* begin *

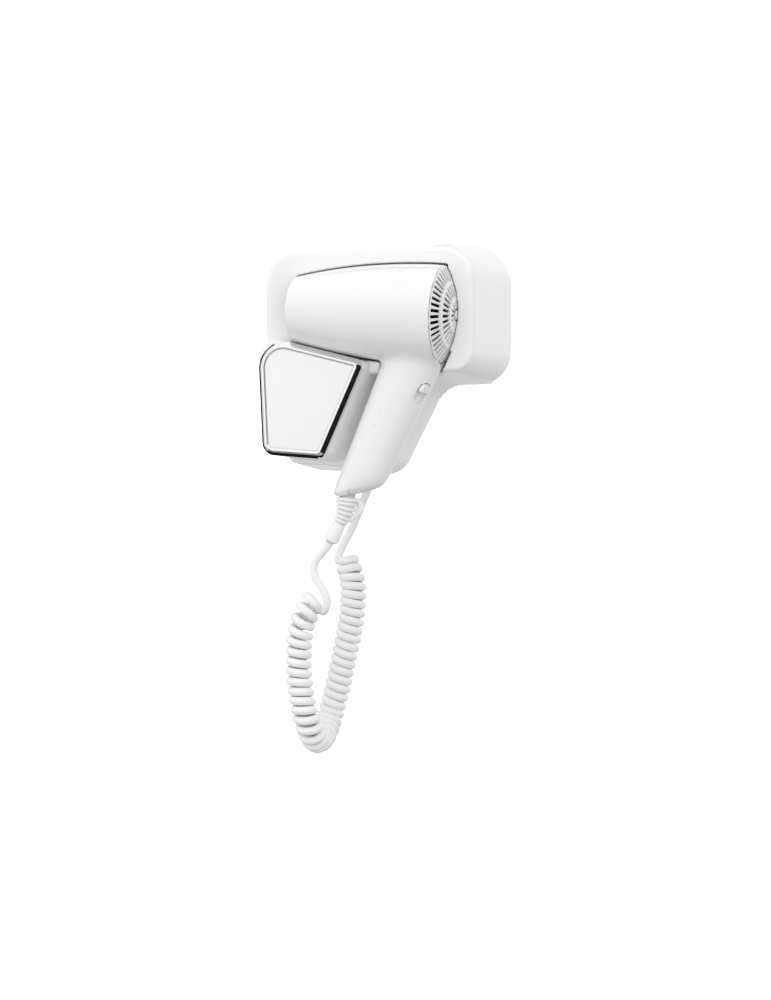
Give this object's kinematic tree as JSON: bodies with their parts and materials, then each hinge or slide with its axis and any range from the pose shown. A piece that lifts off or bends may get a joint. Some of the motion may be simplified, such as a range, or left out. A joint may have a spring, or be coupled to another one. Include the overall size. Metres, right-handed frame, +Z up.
{
  "type": "wall-mounted hair dryer",
  "caption": "Wall housing with a form-fit cradle, a pistol-grip hair dryer resting in it, and a curly cord hanging between the two.",
  "frame": {"origin": "centre of the wall plate's back face, on the wall", "axes": "+Z up, +Y into the wall, +X to the right as seen from the front"},
  "size_m": [0.1798, 0.1149, 0.3921],
  "materials": {
    "housing_white": "glossy",
    "dryer_white": "glossy",
    "cord_white": "satin",
    "chrome": "polished",
    "inner_plastic": "satin",
    "dark_plastic": "satin",
    "steel": "brushed",
    "board": "satin",
    "mica": "matte",
    "wire": "matte"
  },
  "bodies": {
    "housing": {"wall_plate": "housing_white", "housing_shell": "housing_white", "block_floor": "inner_plastic", "trim_frame": "chrome", "trim_panel": "housing_white", "power_switch": "dark_plastic", "terminal_block": "inner_plastic", "control_board": "board", "reed_switch": "inner_plastic", "cord_gland": "cord_white", "cord_clamp": "inner_plastic", "clamp_screws": "steel", "shell_screws": "steel", "supply_wires": "wire", "cord_coil": "cord_white", "wall_lead": "cord_white"},
    "dryer": {"front_shell": "dryer_white", "rear_shell": "dryer_white", "rear_grille": "dryer_white", "outlet_grille": "dark_plastic", "motor_mount": "inner_plastic", "motor": "steel", "rectifier_board": "board", "diodes": "dark_plastic", "mica_sleeve": "mica", "heater_frame": "mica", "heater_winding": "steel", "thermostat": "steel", "thermal_fuse": "steel", "speed_switch": "dark_plastic", "handle_screws": "steel", "handle_clamp": "inner_plastic", "cradle_magnet": "steel", "handset_wires": "wire", "strain_relief": "cord_white", "cord_sleeve": "cord_white", "hanging_loop": "cord_white", "handle_lead": "cord_white"},
    "fan": {"motor_shaft": "steel", "impeller": "dark_plastic"},
    "knob": {"switch_knob": "dryer_white"},
    "button": {"power_button": "housing_white"}
  },
  "joints": [
    {"name": "dryer_lift", "type": "slide", "parent": "housing", "child": "dryer", "axis": [0, -1, 0], "range_m": [0, 0.09]},
    {"name": "fan_spin", "type": "hinge", "parent": "dryer", "child": "fan", "pos_m": [0.0595, -0.078, -0.0043], "axis": [-0.9986, 0, 0.0523], "continuous": true},
    {"name": "speed_slide", "type": "slide", "parent": "dryer", "child": "knob", "axis": [-0.4147, 0, -0.91], "range_m": [0, 0.0065]},
    {"name": "button_press", "type": "slide", "parent": "housing", "child": "button", "axis": [0, 0, -1], "range_m": [0, 0.002], "stiffness_N_per_m": 300, "springref_m": -0.001}
  ]
}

* end *

Objective
Please repeat the material above, word for word and in full.

Written answer
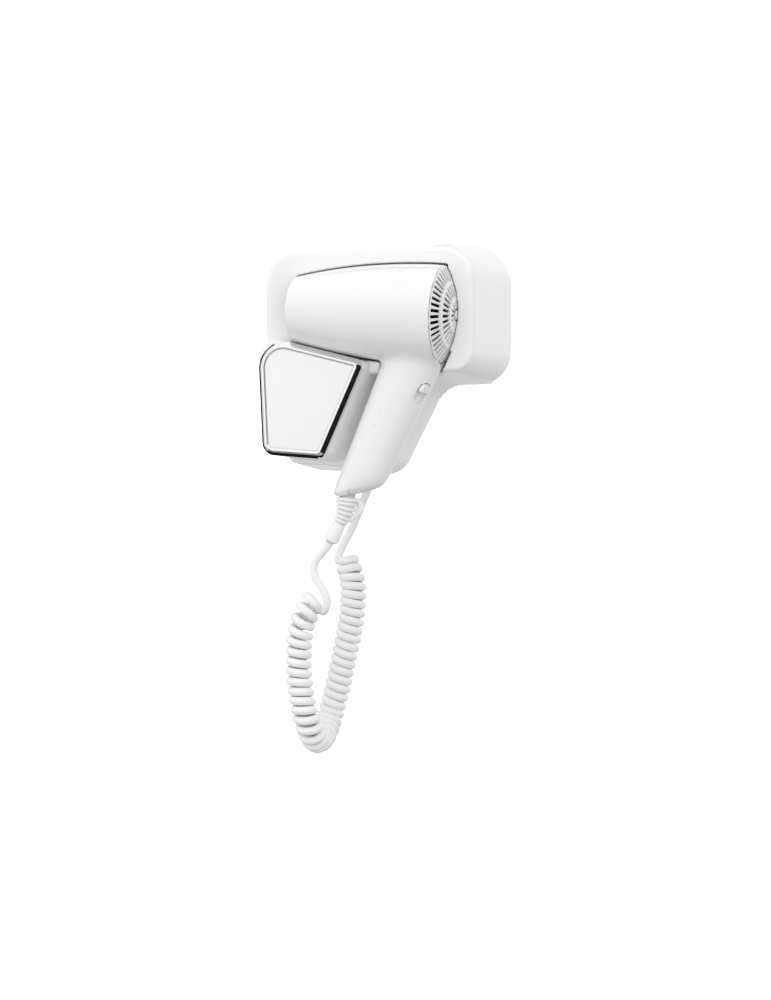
Give this object's kinematic tree as JSON: bodies with their parts and materials, then each hinge or slide with its axis and any range from the pose shown. A piece that lifts off or bends may get a joint. Some of the motion may be simplified, such as a range, or left out. A joint may have a spring, or be coupled to another one. Include the overall size. Metres, right-handed frame, +Z up.
{
  "type": "wall-mounted hair dryer",
  "caption": "Wall housing with a form-fit cradle, a pistol-grip hair dryer resting in it, and a curly cord hanging between the two.",
  "frame": {"origin": "centre of the wall plate's back face, on the wall", "axes": "+Z up, +Y into the wall, +X to the right as seen from the front"},
  "size_m": [0.1798, 0.1149, 0.3921],
  "materials": {
    "housing_white": "glossy",
    "dryer_white": "glossy",
    "cord_white": "satin",
    "chrome": "polished",
    "inner_plastic": "satin",
    "dark_plastic": "satin",
    "steel": "brushed",
    "board": "satin",
    "mica": "matte",
    "wire": "matte"
  },
  "bodies": {
    "housing": {"wall_plate": "housing_white", "housing_shell": "housing_white", "block_floor": "inner_plastic", "trim_frame": "chrome", "trim_panel": "housing_white", "power_switch": "dark_plastic", "terminal_block": "inner_plastic", "control_board": "board", "reed_switch": "inner_plastic", "cord_gland": "cord_white", "cord_clamp": "inner_plastic", "clamp_screws": "steel", "shell_screws": "steel", "supply_wires": "wire", "cord_coil": "cord_white", "wall_lead": "cord_white"},
    "dryer": {"front_shell": "dryer_white", "rear_shell": "dryer_white", "rear_grille": "dryer_white", "outlet_grille": "dark_plastic", "motor_mount": "inner_plastic", "motor": "steel", "rectifier_board": "board", "diodes": "dark_plastic", "mica_sleeve": "mica", "heater_frame": "mica", "heater_winding": "steel", "thermostat": "steel", "thermal_fuse": "steel", "speed_switch": "dark_plastic", "handle_screws": "steel", "handle_clamp": "inner_plastic", "cradle_magnet": "steel", "handset_wires": "wire", "strain_relief": "cord_white", "cord_sleeve": "cord_white", "hanging_loop": "cord_white", "handle_lead": "cord_white"},
    "fan": {"motor_shaft": "steel", "impeller": "dark_plastic"},
    "knob": {"switch_knob": "dryer_white"},
    "button": {"power_button": "housing_white"}
  },
  "joints": [
    {"name": "dryer_lift", "type": "slide", "parent": "housing", "child": "dryer", "axis": [0, -1, 0], "range_m": [0, 0.09]},
    {"name": "fan_spin", "type": "hinge", "parent": "dryer", "child": "fan", "pos_m": [0.0595, -0.078, -0.0043], "axis": [-0.9986, 0, 0.0523], "continuous": true},
    {"name": "speed_slide", "type": "slide", "parent": "dryer", "child": "knob", "axis": [-0.4147, 0, -0.91], "range_m": [0, 0.0065]},
    {"name": "button_press", "type": "slide", "parent": "housing", "child": "button", "axis": [0, 0, -1], "range_m": [0, 0.002], "stiffness_N_per_m": 300, "springref_m": -0.001}
  ]
}